We’re seeing an increased focus by software firms in our teeny tiny industry. Simulation, PLM, CAD, the Digital Twin, Industry 4.0 have some very large and influential firms salivating about that peanut butter and jelly sandwich that is the combination of the digital and manufacturing. If we are to grow digital manufacturing and 3D printing then our soft and hard assets will have to be managed and controlled through software. The more conventionally manufactured parts we replace with 3D printing the more files, settings, and process information will have to be monitored and accessed through software packages. This in part explains Dan Wellers’ interest in 3D printing and enthusiasm around the technology. He leads Digital Futures at SAP Global Marketing where in effect he has to be SAP’s Nostradamus and predict the impacts of technologies such as ours.
What is 4D printing?
Building upon existing 3D printing technology, 4D printing uses dynamic materials that perform differently when they encounter changing conditions such as water, light, heat, or electrical current. These materials—hydrogels, shape memory polymers, carbon fiber, custom textile composites, and more – have properties that enable objects to self-assemble, reshape themselves, or otherwise react to changing events or conditions. It’s called 4D printing because it incorporates what’s often referred to as the fourth dimension: time.
Why is it important?
4D printing can expand what is currently achievable in prototyping, design, manufacturing, and post-production adaptability and usage. Examples include: self-flattening boxes to be used in warehouses and logistics companies; plumbing system pipes capable of changing their diameter in response to flow rate or water demand. 4D printing has opened up entirely new innovations, such as medical implants made of dynamic biomaterials, which are already saving lives.

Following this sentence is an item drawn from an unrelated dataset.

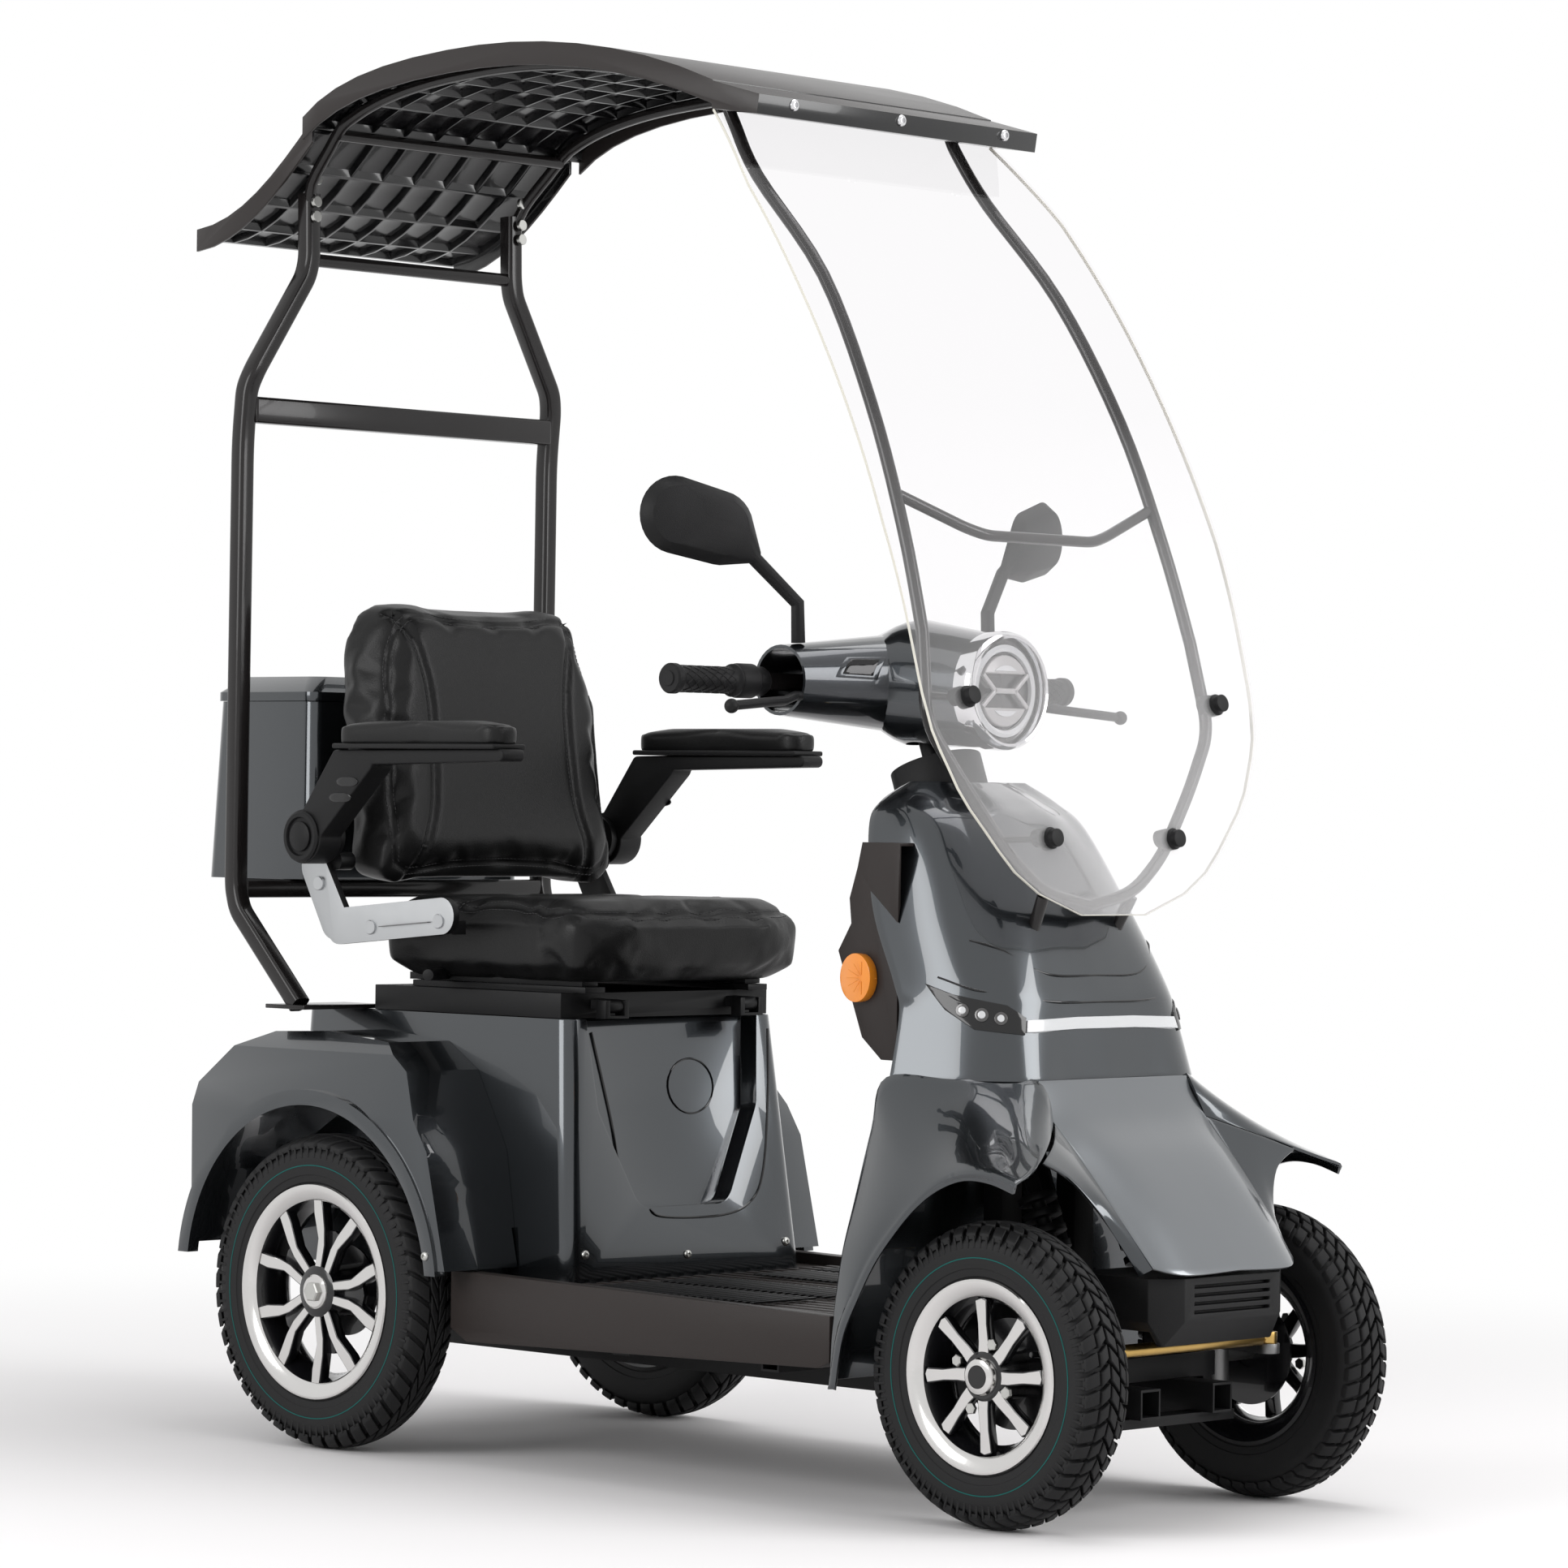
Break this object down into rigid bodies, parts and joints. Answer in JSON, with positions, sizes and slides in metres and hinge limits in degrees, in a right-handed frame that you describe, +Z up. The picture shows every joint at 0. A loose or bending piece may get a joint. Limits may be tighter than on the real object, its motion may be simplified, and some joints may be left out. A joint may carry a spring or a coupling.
{
  "type": "enclosed mobility scooter",
  "caption": "Four-wheel mobility scooter with a captain's seat, a tiller with handlebar, a tall clear windscreen, a roof on two rear posts and a lidded rear box.",
  "frame": {"origin": "on the floor under the middle of the machine", "axes": "+X forward, +Y to the rider's left, +Z up"},
  "size_m": [1.7015, 0.7702, 1.8276],
  "materials": {
    "frame_black": "gloss",
    "dark_unit": "satin",
    "graphite_panel": "gloss",
    "nose_panel": "gloss",
    "satin_panel": "satin",
    "rim_metal": "polished",
    "tyre_rubber": "matte",
    "grip_rubber": "matte",
    "seat_leather": "satin",
    "clear_screen": "clear",
    "lamp_chrome": "polished",
    "steel": "brushed",
    "gold_zinc": "satin",
    "red_lens": "gloss",
    "amber_lens": "gloss",
    "pale_lens": "gloss"
  },
  "bodies": {
    "chassis": {"main_frame": "frame_black", "front_axle": "frame_black", "drive_unit": "dark_unit", "spring_units": "dark_unit", "floor_pan": "satin_panel", "seat_pedestal": "graphite_panel", "rear_fenders": "graphite_panel", "tail_lights": "red_lens", "leg_shield": "graphite_panel", "front_fenders": "graphite_panel", "nose_hood": "nose_panel", "front_grille": "dark_unit", "light_bar": "pale_lens", "glove_box": "satin_panel", "side_reflectors": "amber_lens", "column_cover": "dark_unit", "roof_frame": "frame_black", "roof_panel": "satin_panel", "rear_visor": "satin_panel", "screen_frame": "frame_black", "windscreen": "clear_screen", "screen_mounts": "lamp_chrome", "rear_box": "graphite_panel", "seat_hinges": "frame_black"},
    "steering_head": {"steering_stem": "frame_black", "handlebar": "frame_black", "grips": "grip_rubber", "brake_levers": "frame_black", "head_cowl": "graphite_panel", "headlamp": "lamp_chrome", "mirrors": "dark_unit"},
    "left_knuckle": {"left_knuckle": "steel"},
    "right_knuckle": {"right_knuckle": "steel"},
    "tie_rod": {"tie_rod": "gold_zinc"},
    "front_left_wheel": {"front_left_rim": "rim_metal", "front_left_tyre": "tyre_rubber"},
    "front_right_wheel": {"front_right_rim": "rim_metal", "front_right_tyre": "tyre_rubber"},
    "rear_left_wheel": {"rear_left_rim": "rim_metal", "rear_left_tyre": "tyre_rubber"},
    "rear_right_wheel": {"rear_right_rim": "rim_metal", "rear_right_tyre": "tyre_rubber"},
    "box_lid": {"box_lid": "satin_panel"},
    "seat_frame": {"seat_base": "frame_black"},
    "seat": {"seat_slide": "frame_black", "seat_cushion": "seat_leather", "backrest": "seat_leather", "side_brackets": "steel"},
    "left_armrest": {"left_arm": "dark_unit", "left_pad": "seat_leather"},
    "right_armrest": {"right_arm": "dark_unit", "right_pad": "seat_leather"}
  },
  "joints": [
    {"name": "steering", "type": "hinge", "parent": "chassis", "child": "steering_head", "pos_m": [0.3273, 0, 0.915], "axis": [-0.342, 0, 0.9397], "range_deg": [-26, 26]},
    {"name": "left_kingpin", "type": "hinge", "parent": "chassis", "child": "left_knuckle", "pos_m": [0.6688, 0.155, 0.182], "axis": [0, 0, 1], "range_deg": [-26, 26]},
    {"name": "right_kingpin", "type": "hinge", "parent": "chassis", "child": "right_knuckle", "pos_m": [0.6688, -0.155, 0.182], "axis": [0, 0, 1], "range_deg": [-26, 26]},
    {"name": "rod_joint", "type": "hinge", "parent": "right_knuckle", "child": "tie_rod", "pos_m": [0.7518, -0.155, 0.202], "axis": [0, 0, 1], "range_deg": [-26, 26]},
    {"name": "front_left_spin", "type": "hinge", "parent": "left_knuckle", "child": "front_left_wheel", "pos_m": [0.6688, 0.243, 0.182], "axis": [0, 1, 0], "continuous": true},
    {"name": "front_right_spin", "type": "hinge", "parent": "right_knuckle", "child": "front_right_wheel", "pos_m": [0.6688, -0.243, 0.182], "axis": [0, 1, 0], "continuous": true},
    {"name": "rear_left_spin", "type": "hinge", "parent": "chassis", "child": "rear_left_wheel", "pos_m": [-0.4502, 0.301, 0.206], "axis": [0, 1, 0], "continuous": true},
    {"name": "rear_right_spin", "type": "hinge", "parent": "chassis", "child": "rear_right_wheel", "pos_m": [-0.4502, -0.301, 0.206], "axis": [0, 1, 0], "continuous": true},
    {"name": "lid_hinge", "type": "hinge", "parent": "chassis", "child": "box_lid", "pos_m": [-0.6317, 0, 0.984], "axis": [0, 1, 0], "range_deg": [0, 75]},
    {"name": "seat_tip", "type": "hinge", "parent": "chassis", "child": "seat_frame", "pos_m": [-0.1157, 0, 0.587], "axis": [0, 1, 0], "range_deg": [0, 40]},
    {"name": "seat_runner", "type": "slide", "parent": "seat_frame", "child": "seat", "axis": [1, 0, 0], "range_m": [-0.03, 0.05]},
    {"name": "left_arm_hinge", "type": "hinge", "parent": "seat", "child": "left_armrest", "pos_m": [-0.5307, 0.277, 0.8], "axis": [0, -1, 0], "range_deg": [0, 60]},
    {"name": "right_arm_hinge", "type": "hinge", "parent": "seat", "child": "right_armrest", "pos_m": [-0.5307, -0.277, 0.8], "axis": [0, -1, 0], "range_deg": [0, 60]}
  ],
  "couplings": [
    {"joint": "left_kingpin", "follows": "steering", "ratio": 1},
    {"joint": "right_kingpin", "follows": "steering", "ratio": 1},
    {"joint": "rod_joint", "follows": "steering", "ratio": -1}
  ]
}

Because of its self-assembling capability, objects too big to be printed via conventional 3D printers can be compressed for printing and then expand after manufacturing. 4D printing could also be used to eliminate the mundane problem of furniture assembly. In addition, researchers have demonstrated how smart materials used in 4D printing can enable an object to “remember” its shape. That capability could be used to flat-pack a self-assembling shelter that springs into place after a natural disaster, or develop bridges and temporary roads made from materials that expand to heal damage and cracks.
How important will 3D printing be?
3D printing represents the digital transformation of both design and production in the manufacturing industry and will have a profound impact on everything from logistics to extended supply chains to trucking. 3D printing eliminates many of the design and production constraints inherent in traditional manufacturing. Product design can now be optimized for customer need and function, instead of production efficiencies.
Over the last few years, 3D printing has advanced in the way it employs different materials—not only plastic, but also metal, resins, sandstone, wax, and ceramics—increasingly incorporating multiple materials at once. These improvements are paving the way for significant benefits, including cost reductions, streamlined supply chains, faster time to market, increased personalization, optimized resource usage, improved prototyping, and the manufacture of new designs not possible in the past.
Commercial applications continually emerge to power 3D printing of everything from everyday household products to customized medical devices and prosthetics to nearly all the components of a house. 3D printing will expand into 4D printing in the coming years by adding a fourth dimension: time. By using specially engineered materials that perform differently when they encounter changing conditions, 4D printing promises to further shift the shape of manufacturing.
How will people and machines work together in the future?
Artificial intelligence is getting better at solving increasingly complex problems. If we want to retain humanity’s value in an increasingly automated world, we need to start recognizing and nurturing skills that are uniquely human.